The world war destroyed the foundations of the capitalist economy, while the October revolution continues its work and destroys the very forms of the capitalist system.

Like the war, the October Revolution, too, by its destruction, awakens to life the creative forces of the masses in various new forms of association and mutual aid, that mighty factor of progress scientifically studied by Kropotkin.

But the new power has already had time to create its corporate interests and professional privileges; it realises that its end lies in the association and manifestations of the self-activity of the people, and therefore it supports and foments in every possible way the general enmity and discord ready to be extinguished.
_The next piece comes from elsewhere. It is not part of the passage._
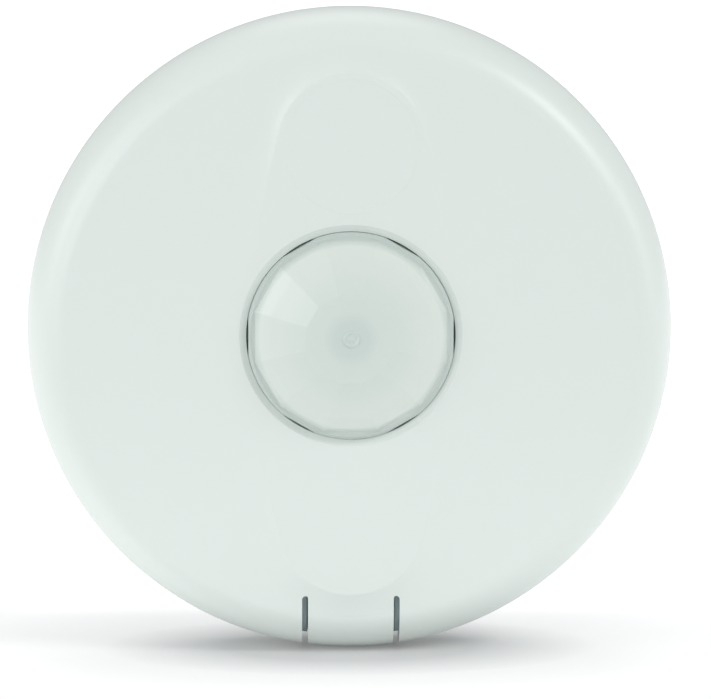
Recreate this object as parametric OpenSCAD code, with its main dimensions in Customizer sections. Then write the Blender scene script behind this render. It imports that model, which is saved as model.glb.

There is no reason to expect that the natural course of history itself will lead us inevitably to the realm of socialism. We have seen above that the ideology of the International, built on this automatic development of the historical factors of the process of the concentration of capital and the differentiation of society into two separate classes, is far from being justified. The same will be true of any theory resting on the natural play of more or less correctly grasped engines of social development.

The ideologist of scientific anarchism, Kropotkin, does not confine himself to the mere analysis of the structure of society and the study of the factors of its modifications; he calls upon “all men with heart, mind and knowledge” to apply all their energies to the reorganisation of society.

In other words, the anarchist labour movement must not become a mere political party seeking only the abolition of state power, but must develop into an organised factor in consciously influencing the course of history by fruitful construction.

Theoretical anarchism is a science; its practice must become an applied science.

[1] Kropotkin P.A. Letters on Current Events. Moscow: Zadruga, 1918.

[2] See Khleb i Volya, ch. “Decentralisation of Industry”, and Letters on Current Events.

[3] Kropotkin P.A. Open Letter to Western European Workers. [M.: Pochin, 1918].

[4] Kropotkin P.A. Letters on Current Events. М., 1918.